Just as we hear the "world's-greatest-deco" mantra over and again, we are also told that the institutions at Fair Park, like the African-American Museum, are assets that bring value to the place. But it's value that must be balanced against cost.

I did visit the African-American Museum and really enjoyed my brief time there. The city provides the museum with a direct subsidy of $100,000 a year from the general fund. The museum was not able to provide the city with a completed audit of its finances this year, because the auditor said the museum did not provide adequate records.

We are also told all the time that Fair Park has generous friends in the private sector who support it. Indeed, I found in IRS records that The Friends of Fair Park raised $450,000 for the park in 2009, the most recent year for which I could find records.
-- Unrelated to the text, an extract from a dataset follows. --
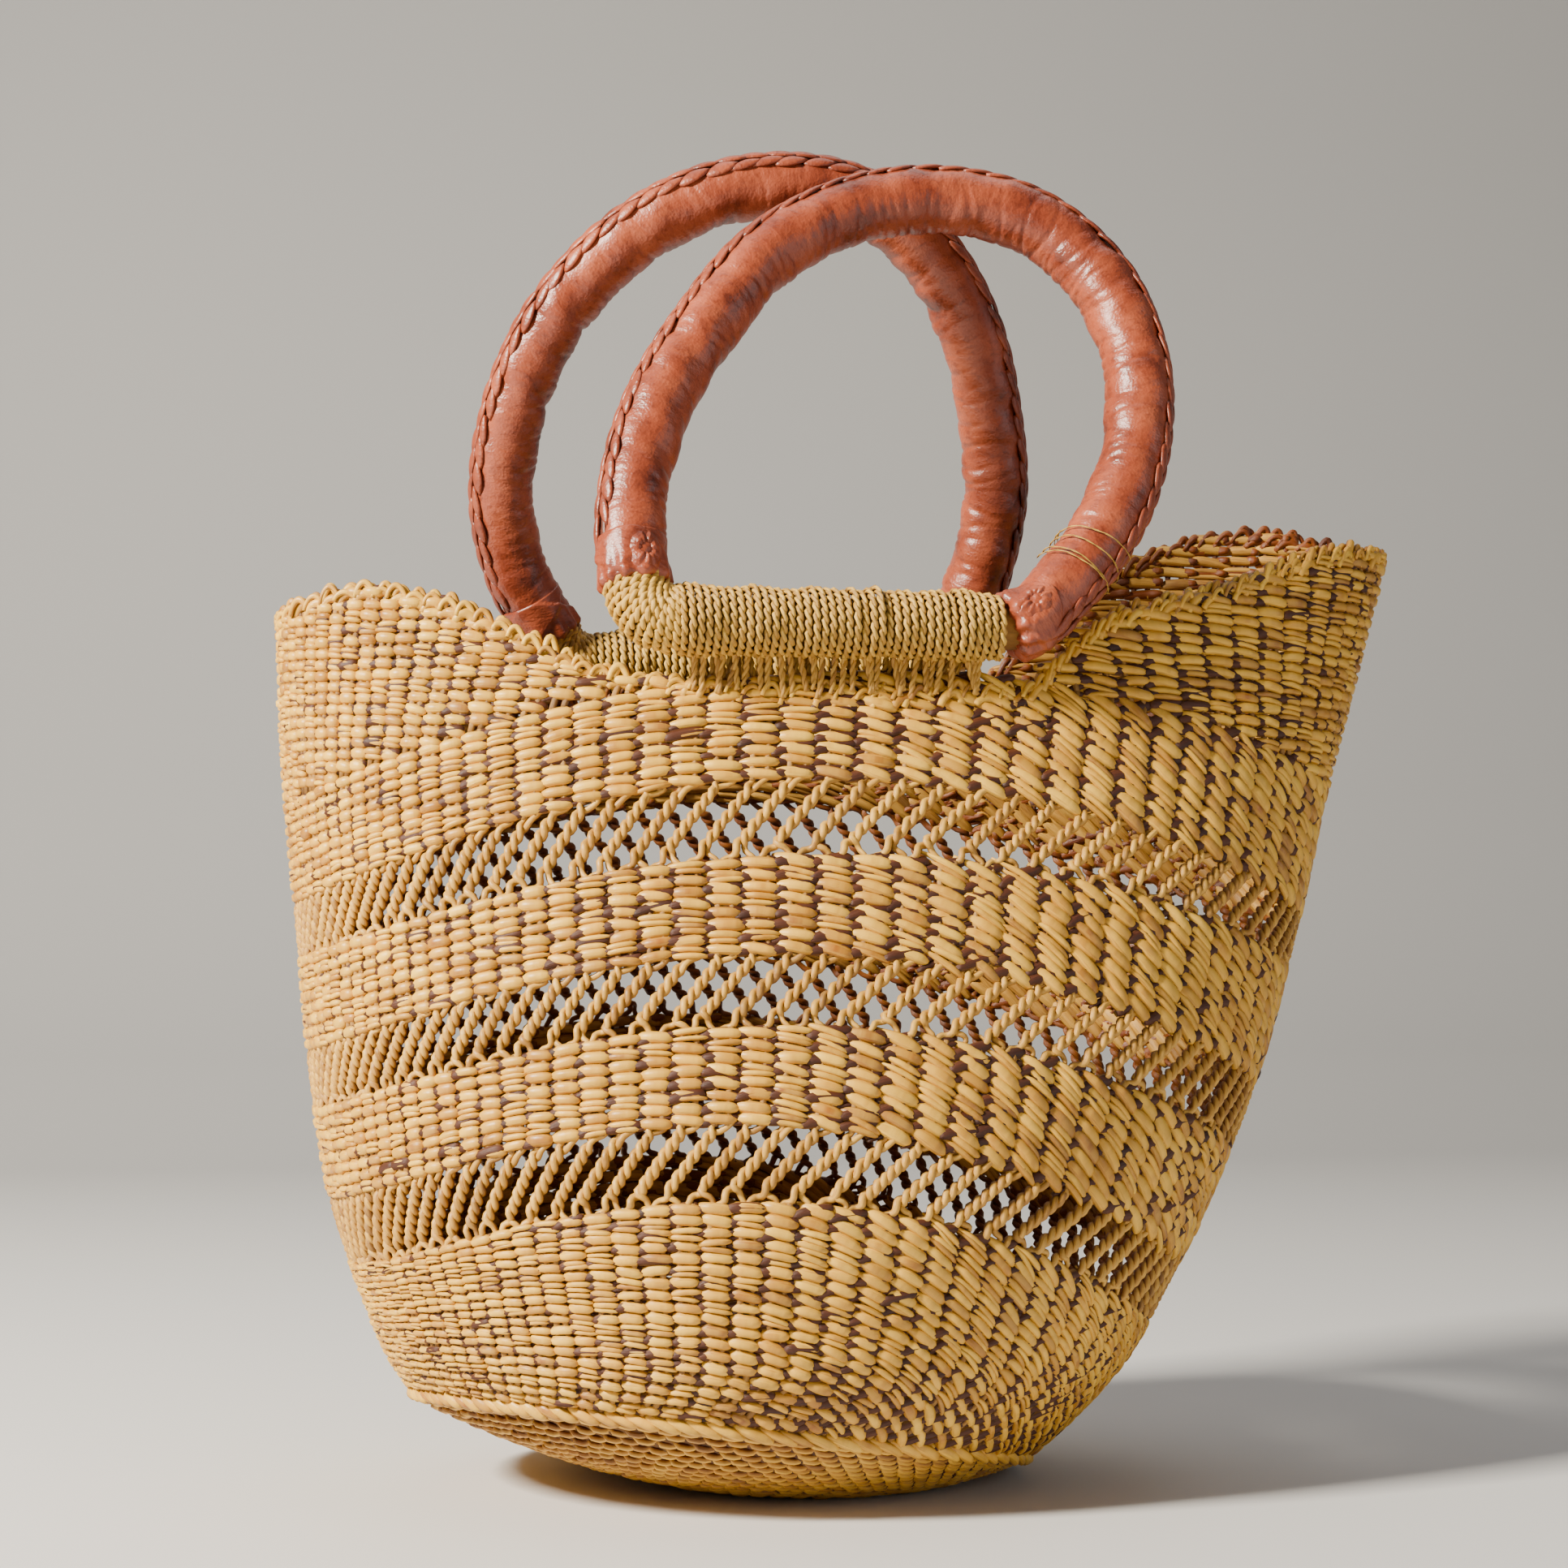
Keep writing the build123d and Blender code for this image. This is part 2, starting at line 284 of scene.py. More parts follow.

That seemed pretty good, until I found out that the Friends of Buffalo Bayou, a swamp in Houston, raised $3.2 million in 2010. Farther afield, the Friends of the Ronald McDonald House in Palo Alto, California, raised $7.3 million in 2009. And Ronald McDonald already has a good job at McDonald's.

So this would be my point: No, Fair Park is not the world's largest or world's best collection of art deco anything. And no, it is not even remotely a park. And, yes, it does cost us at least $8 million a year to run, not to mention the $60 million in fix-up fees, also not to mention the amount of money we're sluicing into all those dying-on-the-vine institutions out there in direct subsidies.

So I would still say, "Call out the 'dozers" in a New York minute, only now, I confess, I do have one small reservation. You don't think those people I thought I saw at the Old Mill Inn were ... I mean, they were real, right? Fair Park isn't like one of those scary Stephen King stories about an ancient Indian burial ground, is it? Would you mind going out there and trying to buy a Coke? Let me know how it goes.